■ **Work to do**
Reproduce the top of the data verbatim, through and including the line that contains "milky clouds, growth".

#####

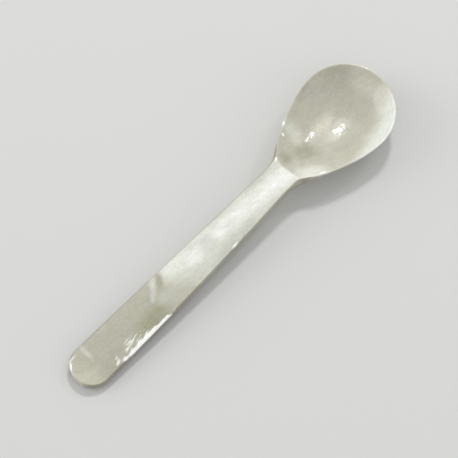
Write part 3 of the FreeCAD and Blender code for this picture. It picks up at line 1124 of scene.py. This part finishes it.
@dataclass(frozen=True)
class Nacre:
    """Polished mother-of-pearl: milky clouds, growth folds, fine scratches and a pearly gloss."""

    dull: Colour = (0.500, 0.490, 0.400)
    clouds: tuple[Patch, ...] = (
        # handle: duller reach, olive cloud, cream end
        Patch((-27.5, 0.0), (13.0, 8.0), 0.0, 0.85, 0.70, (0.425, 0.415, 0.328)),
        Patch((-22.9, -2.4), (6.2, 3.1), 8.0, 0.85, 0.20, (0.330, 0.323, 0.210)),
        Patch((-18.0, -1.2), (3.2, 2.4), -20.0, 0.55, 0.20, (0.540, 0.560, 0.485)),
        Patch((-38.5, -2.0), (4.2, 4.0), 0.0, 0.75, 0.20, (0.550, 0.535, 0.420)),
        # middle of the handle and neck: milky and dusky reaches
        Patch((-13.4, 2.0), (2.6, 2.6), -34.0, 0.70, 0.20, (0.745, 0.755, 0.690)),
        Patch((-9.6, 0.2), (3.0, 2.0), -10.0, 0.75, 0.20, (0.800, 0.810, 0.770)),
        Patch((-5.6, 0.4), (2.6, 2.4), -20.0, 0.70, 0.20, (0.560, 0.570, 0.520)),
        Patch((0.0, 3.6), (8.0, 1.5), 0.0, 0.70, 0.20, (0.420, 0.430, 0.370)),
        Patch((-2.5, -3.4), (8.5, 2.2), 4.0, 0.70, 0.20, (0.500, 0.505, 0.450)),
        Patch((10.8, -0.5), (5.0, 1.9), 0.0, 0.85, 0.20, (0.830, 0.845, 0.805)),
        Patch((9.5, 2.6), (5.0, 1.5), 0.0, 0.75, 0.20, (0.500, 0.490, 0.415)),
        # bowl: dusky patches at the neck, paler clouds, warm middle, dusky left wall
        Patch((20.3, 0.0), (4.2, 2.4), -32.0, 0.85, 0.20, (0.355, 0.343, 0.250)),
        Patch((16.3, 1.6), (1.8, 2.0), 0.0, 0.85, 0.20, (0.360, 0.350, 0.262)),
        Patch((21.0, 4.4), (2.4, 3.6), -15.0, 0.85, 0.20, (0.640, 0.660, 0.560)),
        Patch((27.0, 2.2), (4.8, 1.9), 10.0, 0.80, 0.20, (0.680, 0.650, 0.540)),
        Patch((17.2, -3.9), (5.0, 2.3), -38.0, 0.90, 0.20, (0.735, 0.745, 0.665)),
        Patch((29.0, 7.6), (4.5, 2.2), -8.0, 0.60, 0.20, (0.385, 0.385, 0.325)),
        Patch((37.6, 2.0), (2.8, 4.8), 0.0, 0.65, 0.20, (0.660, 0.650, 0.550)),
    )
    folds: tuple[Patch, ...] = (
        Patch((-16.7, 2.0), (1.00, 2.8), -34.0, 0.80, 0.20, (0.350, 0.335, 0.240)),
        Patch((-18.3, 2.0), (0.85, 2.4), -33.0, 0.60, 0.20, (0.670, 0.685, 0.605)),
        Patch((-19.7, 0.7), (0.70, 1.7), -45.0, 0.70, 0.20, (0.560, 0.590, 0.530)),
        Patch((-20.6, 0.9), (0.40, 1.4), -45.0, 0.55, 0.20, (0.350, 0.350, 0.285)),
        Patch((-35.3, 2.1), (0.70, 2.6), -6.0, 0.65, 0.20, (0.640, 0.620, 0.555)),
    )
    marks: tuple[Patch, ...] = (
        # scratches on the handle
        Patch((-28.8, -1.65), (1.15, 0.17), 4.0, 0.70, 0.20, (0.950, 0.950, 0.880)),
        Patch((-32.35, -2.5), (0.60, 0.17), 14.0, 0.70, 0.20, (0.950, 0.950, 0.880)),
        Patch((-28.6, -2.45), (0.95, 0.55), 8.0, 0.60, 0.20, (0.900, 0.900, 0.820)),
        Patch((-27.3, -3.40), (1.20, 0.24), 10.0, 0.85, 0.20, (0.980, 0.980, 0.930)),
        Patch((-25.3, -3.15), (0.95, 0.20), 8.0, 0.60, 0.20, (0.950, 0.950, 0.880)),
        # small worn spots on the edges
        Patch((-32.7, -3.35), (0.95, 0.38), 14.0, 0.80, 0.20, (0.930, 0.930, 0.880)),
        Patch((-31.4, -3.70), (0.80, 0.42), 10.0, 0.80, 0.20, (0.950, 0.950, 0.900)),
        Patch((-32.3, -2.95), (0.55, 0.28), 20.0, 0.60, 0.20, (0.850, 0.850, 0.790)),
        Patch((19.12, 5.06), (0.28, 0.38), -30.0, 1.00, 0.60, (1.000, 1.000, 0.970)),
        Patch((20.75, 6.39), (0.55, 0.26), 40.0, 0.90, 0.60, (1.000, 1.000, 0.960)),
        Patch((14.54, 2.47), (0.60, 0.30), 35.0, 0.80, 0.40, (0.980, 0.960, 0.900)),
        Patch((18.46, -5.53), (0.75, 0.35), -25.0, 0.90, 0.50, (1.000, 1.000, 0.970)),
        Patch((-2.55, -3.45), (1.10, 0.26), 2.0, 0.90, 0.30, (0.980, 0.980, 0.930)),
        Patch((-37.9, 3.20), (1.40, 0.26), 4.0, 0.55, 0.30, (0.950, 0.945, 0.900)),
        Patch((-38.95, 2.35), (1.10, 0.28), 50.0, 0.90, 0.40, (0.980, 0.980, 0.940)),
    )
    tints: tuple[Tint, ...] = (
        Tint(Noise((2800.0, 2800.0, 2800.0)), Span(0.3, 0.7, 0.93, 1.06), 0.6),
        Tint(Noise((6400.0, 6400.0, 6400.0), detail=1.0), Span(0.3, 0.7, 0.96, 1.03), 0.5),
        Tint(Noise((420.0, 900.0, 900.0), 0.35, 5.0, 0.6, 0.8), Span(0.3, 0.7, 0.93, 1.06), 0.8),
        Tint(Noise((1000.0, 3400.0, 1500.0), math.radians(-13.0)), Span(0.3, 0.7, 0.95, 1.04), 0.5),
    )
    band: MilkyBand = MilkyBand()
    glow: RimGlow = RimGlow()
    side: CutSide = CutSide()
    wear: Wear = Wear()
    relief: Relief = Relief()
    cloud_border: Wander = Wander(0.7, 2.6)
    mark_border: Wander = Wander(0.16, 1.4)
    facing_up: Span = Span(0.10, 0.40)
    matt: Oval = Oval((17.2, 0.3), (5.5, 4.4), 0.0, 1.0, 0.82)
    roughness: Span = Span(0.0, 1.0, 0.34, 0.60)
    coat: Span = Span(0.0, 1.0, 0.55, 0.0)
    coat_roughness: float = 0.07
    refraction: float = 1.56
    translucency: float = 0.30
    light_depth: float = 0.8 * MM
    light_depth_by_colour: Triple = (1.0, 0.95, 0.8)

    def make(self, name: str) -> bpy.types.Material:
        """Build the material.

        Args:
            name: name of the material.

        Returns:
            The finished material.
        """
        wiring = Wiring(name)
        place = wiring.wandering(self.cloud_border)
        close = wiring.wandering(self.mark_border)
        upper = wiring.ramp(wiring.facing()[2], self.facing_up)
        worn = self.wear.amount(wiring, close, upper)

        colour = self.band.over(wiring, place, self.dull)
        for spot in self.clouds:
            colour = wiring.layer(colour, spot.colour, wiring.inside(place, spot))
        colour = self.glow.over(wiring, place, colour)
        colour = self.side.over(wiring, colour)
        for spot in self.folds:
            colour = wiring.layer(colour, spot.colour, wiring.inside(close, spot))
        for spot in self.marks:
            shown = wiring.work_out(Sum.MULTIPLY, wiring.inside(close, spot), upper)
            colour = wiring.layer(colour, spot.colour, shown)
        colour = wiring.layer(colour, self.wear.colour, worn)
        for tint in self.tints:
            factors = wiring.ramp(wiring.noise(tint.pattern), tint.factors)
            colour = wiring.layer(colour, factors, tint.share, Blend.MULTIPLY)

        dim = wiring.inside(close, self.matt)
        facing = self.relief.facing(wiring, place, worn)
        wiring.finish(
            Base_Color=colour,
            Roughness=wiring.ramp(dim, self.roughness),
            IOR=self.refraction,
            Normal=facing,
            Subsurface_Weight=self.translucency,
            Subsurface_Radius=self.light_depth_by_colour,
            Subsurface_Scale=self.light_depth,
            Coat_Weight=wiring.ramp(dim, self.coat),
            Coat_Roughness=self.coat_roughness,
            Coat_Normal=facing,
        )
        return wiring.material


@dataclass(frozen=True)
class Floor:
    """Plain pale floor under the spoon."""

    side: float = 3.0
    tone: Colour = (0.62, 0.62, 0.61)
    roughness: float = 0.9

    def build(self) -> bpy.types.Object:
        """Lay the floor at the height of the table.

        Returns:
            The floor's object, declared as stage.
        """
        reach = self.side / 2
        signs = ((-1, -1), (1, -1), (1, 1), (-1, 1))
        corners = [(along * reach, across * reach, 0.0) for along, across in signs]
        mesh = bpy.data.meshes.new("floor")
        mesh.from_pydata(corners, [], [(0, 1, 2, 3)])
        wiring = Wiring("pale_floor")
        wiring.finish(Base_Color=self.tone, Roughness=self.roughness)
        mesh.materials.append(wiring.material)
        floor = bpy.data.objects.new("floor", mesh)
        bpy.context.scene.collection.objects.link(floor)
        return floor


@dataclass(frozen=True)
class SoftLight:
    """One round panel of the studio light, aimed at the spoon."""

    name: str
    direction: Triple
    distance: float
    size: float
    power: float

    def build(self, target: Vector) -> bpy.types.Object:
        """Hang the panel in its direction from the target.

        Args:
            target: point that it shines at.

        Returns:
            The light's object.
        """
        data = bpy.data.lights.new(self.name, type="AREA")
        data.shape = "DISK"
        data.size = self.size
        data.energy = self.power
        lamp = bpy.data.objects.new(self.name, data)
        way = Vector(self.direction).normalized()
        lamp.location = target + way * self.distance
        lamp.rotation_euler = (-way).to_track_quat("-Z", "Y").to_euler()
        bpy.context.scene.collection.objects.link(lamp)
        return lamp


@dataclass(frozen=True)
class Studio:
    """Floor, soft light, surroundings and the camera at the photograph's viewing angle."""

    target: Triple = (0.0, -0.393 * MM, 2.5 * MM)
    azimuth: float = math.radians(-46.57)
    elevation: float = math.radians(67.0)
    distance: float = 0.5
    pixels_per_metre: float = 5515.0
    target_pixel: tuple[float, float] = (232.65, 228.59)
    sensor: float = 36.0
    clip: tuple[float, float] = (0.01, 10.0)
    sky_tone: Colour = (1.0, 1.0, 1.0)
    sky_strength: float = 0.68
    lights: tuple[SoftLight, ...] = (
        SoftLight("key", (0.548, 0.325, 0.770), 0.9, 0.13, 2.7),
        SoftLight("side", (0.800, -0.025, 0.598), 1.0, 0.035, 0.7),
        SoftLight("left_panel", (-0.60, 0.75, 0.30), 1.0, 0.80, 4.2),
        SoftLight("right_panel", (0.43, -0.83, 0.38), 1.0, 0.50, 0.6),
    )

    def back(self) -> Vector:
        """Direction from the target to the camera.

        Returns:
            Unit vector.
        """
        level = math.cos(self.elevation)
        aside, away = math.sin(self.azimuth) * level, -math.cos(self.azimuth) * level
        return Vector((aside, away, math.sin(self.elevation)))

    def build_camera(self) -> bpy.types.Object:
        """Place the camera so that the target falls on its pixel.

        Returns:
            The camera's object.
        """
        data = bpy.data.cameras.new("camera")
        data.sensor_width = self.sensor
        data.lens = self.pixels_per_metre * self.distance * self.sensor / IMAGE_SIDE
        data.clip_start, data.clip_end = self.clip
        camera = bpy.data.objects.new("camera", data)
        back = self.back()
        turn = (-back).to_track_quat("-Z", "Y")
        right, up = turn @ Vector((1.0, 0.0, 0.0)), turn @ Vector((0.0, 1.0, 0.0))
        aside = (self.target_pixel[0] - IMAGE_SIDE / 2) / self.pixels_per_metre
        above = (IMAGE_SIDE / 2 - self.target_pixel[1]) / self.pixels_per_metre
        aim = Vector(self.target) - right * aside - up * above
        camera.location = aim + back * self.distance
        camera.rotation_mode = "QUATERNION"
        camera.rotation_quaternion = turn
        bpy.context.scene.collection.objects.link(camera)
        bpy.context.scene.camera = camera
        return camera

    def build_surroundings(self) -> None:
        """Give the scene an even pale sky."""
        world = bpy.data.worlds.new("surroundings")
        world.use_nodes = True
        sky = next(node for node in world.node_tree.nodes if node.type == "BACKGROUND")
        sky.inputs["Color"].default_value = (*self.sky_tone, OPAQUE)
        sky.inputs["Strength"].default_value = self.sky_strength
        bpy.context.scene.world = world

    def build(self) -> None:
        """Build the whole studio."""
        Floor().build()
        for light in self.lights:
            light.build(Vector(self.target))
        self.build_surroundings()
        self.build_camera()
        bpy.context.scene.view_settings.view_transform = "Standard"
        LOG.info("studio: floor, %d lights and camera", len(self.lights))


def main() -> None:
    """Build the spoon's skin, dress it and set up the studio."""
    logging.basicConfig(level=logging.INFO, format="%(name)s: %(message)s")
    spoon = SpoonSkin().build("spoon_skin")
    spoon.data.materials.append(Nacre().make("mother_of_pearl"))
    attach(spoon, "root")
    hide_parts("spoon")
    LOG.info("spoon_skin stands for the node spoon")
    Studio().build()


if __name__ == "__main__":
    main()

#####

■ **Exercise answer**
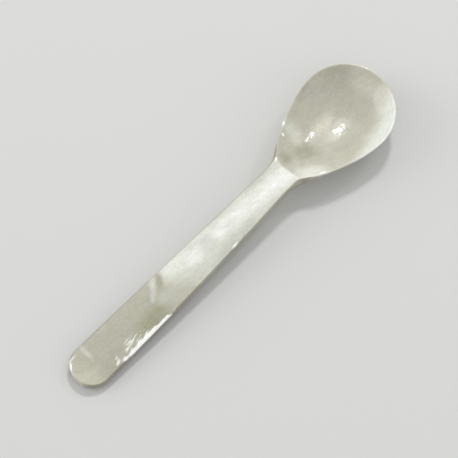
Write part 3 of the FreeCAD and Blender code for this picture. It picks up at line 1124 of scene.py. This part finishes it.
@dataclass(frozen=True)
class Nacre:
    """Polished mother-of-pearl: milky clouds, growth folds, fine scratches and a pearly gloss."""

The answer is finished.